L’opera, di grande impatto decorativo, è attribuibile all’attività di Domenico de’ Betti detto “mastro Domenico da Venezia” e della sua bottega, attiva tra il 1550 e il 1580. I suoi vasi, dall’inconfondibile policromia caratterizzata da smalti lucenti in cui dominano i gialli, le ocre, gli azzurri e i verdi, recano solitamente cartouches entro le quali campeggiano figure di santi e teste di fantasia, mediati probabilmente da fonti incisorie o pittoriche. Domenico de Betti, che aveva sposato la figlia del vasaro Jacomo da Pesaro, lavora a Venezia presso la contrada di San Polo e la produzione della sua bottega raggiunge grande fama alla fine del Cinquecento, soprattutto per la bellezza dei suoi paesaggi, che Carmen Ravanelli Guidotti nella scheda di un magnifico vaso a boccia della donazione Fanfani ben sottolinea così: «tutto suo poi è il pittoricismo caldo formatosi su influsso della grande pittura locale, cosicché la policromia aggiunge sempre più al disegno una veste ricca, vetrosa…». Il confronto con il vaso del MIC di Faenza, con figure di santi e ampio paesaggio, costituisce un valido caposaldo per morfologia e decoro, ornato con un paesaggio con architetture, rocce e specchi lacustri che molto richiamano quello del nostro vaso.
Nello specifico del nostro vaso il soldato romano e il paesaggio trovano evidenti riscontri nei piatti e nelle forme aperte prodotte dalla bottega veneziana, di cui sono noti alcuni esemplari firmati. Si veda al riguardo l’esemplare pubblicato da Johanna Lessmann, dove la roccia presente nel nostro vaso trova riscontro con l’arco del sepolcro di Gesù. Anche la figurina del cavaliere, così sottile e allungata, ha riscontro sia nei piatti di Mastro Domenico, sia nelle figurette di santi presenti nei vasi. Ancora più prossimo il paesaggio presente sul vaso da mostarda del British Museum (inv. 1852,1129.3), con elementi decorativi comuni soprattutto nelle architetture: anche se il contenitore del museo inglese mostra, a nostro parere, l’intervento della mano di un maestro differente rispetto al nostro, redatto invece con una maggiore sicurezza, a conferma di quanto proposto nella recente pubblicazione di Riccardo Perale che ha studiato proprio l’intervento in bottega di più pittori distinguendo l’opera dei maestri, e inserendo proprio l’opera in studio nella sua pubblicazione.
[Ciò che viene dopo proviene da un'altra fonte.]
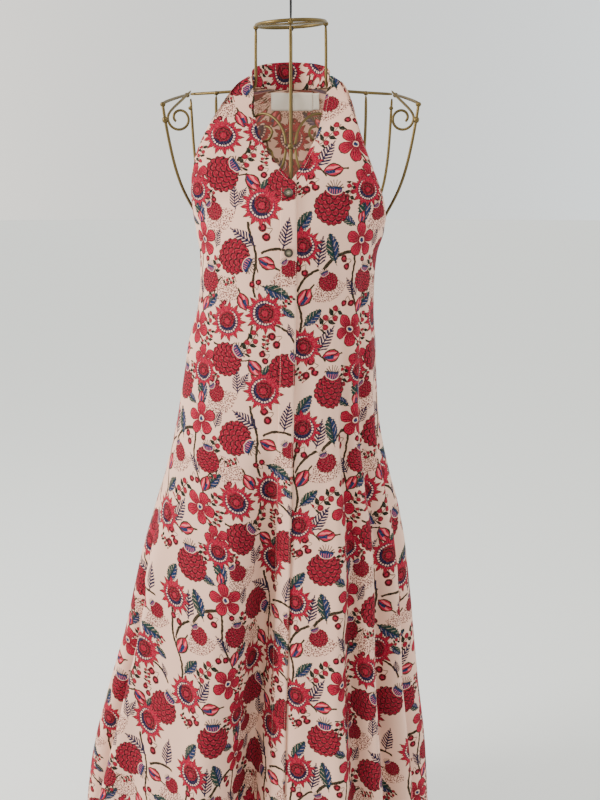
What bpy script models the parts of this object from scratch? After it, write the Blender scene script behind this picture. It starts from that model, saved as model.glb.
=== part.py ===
"""Racerback maxi dress of printed cotton, hung on a brass wire dress form with a black hook.

Metres, +Z up. The origin is the inside of the hook's crown, where the form hangs. The dress faces -Y,
and +X is on the right of someone who looks at its front.
"""

import math

import bmesh
import bpy
from mathutils import Vector
from mathutils.bvhtree import BVHTree

# Cloth
CLOTH = 0.0015  # wall of every garment piece
TRIM = 0.0010  # wall of the placket strip and the labels
GAP = 0.0004  # kept between pieces that meet at a seam or lie on each other
LAP_AIR = 0.0010  # kept between the overlap and the front under it
HEM_Z = -1.565
UNDERARM_Z = -0.420
NECK_SEAM_Z = -0.2065  # centre back, where the neck band is sewn on
BAND_TOP_Z = -0.1660
BAND_END_Z = -0.1865
LAP = 0.024  # width of the front overlap and of its placket
V_POINT_Z = -0.356
V_ROW = 9  # the front tables' row at the V
FRONT_COLUMNS = 23
BACK_COLUMNS = 14
LOWER_ROWS = 18

# Buttons
BUTTON_RADIUS = 0.0065
BUTTON_THICKNESS = 0.0026
BUTTON_RIM = 0.0014
BUTTON_Z = (-0.3645, -0.4485)
HOLE_RADIUS = 0.0007
HOLE_OFFSET = 0.0016

# Wire form
FRAME_WIRE = 0.0020  # radius
RING_WIRE = 0.0022
SCROLL_WIRE = 0.0017
HOOK_WIRE = 0.00175
RING_Z = -0.120
RING_HALF_WIDTH = 0.052
RING_HALF_DEPTH = 0.053
RING_TILT = 0.103  # rise per metre towards the back
NECK_WIRE_X = 0.0528
SHOULDER_BACK = Vector((0.164, 0.050, -0.2130))
SHOULDER_FRONT = Vector((0.187, -0.050, -0.2353))
BAR_WIDTH = 0.009
BAR_THICKNESS = 0.002
HOOK_CROWN = 0.020  # radius of the hook's centreline
RING_ROLL = 0.05  # rise per metre towards +X, where the ring is bent
COLLAR_Z = -0.2985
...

La più grande raccolta di questa tipologia di vasi farmaceutici, in tutte le declinazioni del repertorio morfologico e decorativo, è conservata presso la Fondazione Cini all’isola di San Giorgio, ma è interessante come nella scheda sopracitata della boccia del Museo di Faenza, Carmen Ravanelli Guidotti accenni a una suggestiva ipotesi proposta da Maria Pia Pavone, riguardo a un’eventuale committenza di alcuni vasi a cura della Spezieria di Messina attorno al 1568. Ancor poco si sa riguardo ad un’eventuale committenza direttamente a Venezia o alla formazione del corredo messinese a seguito di più donazioni in tempi diversi, ma la ricerca di una destinazione specifica per questi corredi e l’effettiva possibilità di un riconoscimento dei vari pittori nella loro realizzazione rende ancor più affascinanti questi imponenti opere.